Boko Haram a massacré des milliers de civils, y compris des élèves dans des écoles, et kidnappé plus de 200 lycéennes en avril. Mais alors que l'Etat islamique est décrit par Washington comme extrêmement bien armé, organisé et financé, les rangs du groupe nigérian sont formés par des jeunes pauvres et sans éducation ni formation tactique.
Les experts estiment qu'il a noué des liens avec des groupes jihadistes, comme Al Qaïda au Maghreb islamique, mais leur niveau de coopération reste mal connu.
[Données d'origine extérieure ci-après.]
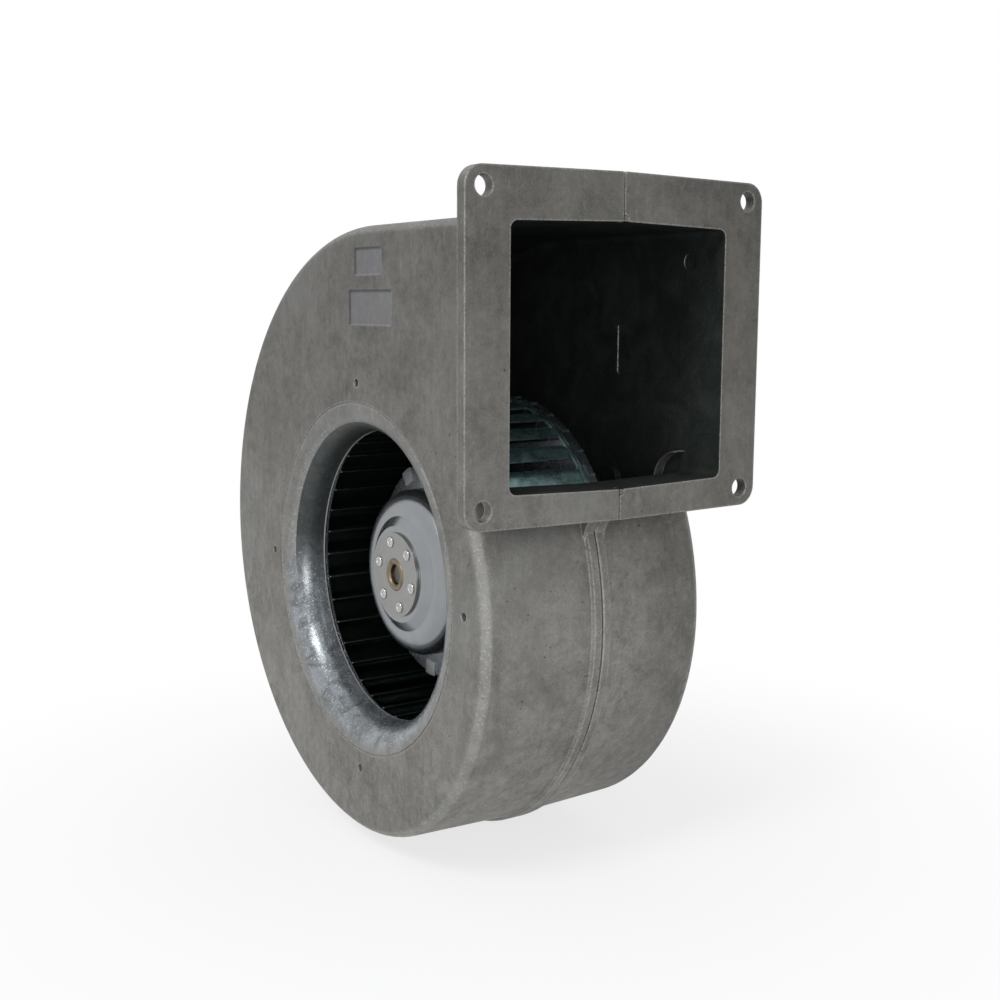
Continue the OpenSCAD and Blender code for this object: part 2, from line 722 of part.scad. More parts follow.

Boko Haram "n'a pas atteint le niveau de sophistication" de l'Etat islamique, estime Virginia Comolli, mais ce qu'a dit Shekau montre que le groupe "s'intéresse à ce qui se passe" dans d'autres régions.
Faiblesses de l'armée
Alors que Boko Haram s'est considérablement renforcé, s'équipant d'armements puissants et recrutant de nouveaux combattants, les faiblesses de l'armée nigériane sont apparues. "Nos soldats sont capables de battre les terroristes de Boko Haram, mais ils ont désespérément besoin d'armes", affirme une source sécuritaire à Maiduguri, la capitale de l'Etat de Borno.
L'offensive de l'armée lancée à partir de mai 2013 avait permis de repousser les islamistes hors des agglomérations et de les chasser de leurs bastions. "Boko Haram aurait pu être écrasé si nous avions pu poursuivre notre offensive", dit encore cette source. L'armement insuffisant des militaires est un facteur clé de leurs défaites récentes. Des soldats se sont même mutinés cette semaine à Maiduguri, exigeant des armes plus performantes.
Premier producteur de pétrole et plus puissante économie d'Afrique, le Nigeria ne manque pourtant pas de ressources financières: Le budget de la défense s'élève à 6 milliards de dollars (4,5 milliards d'euros) par an. La corruption et la désorganisation sont davantage en cause que le manque de moyens pour expliquer le sous-équipement chronique des militaires, selon les experts.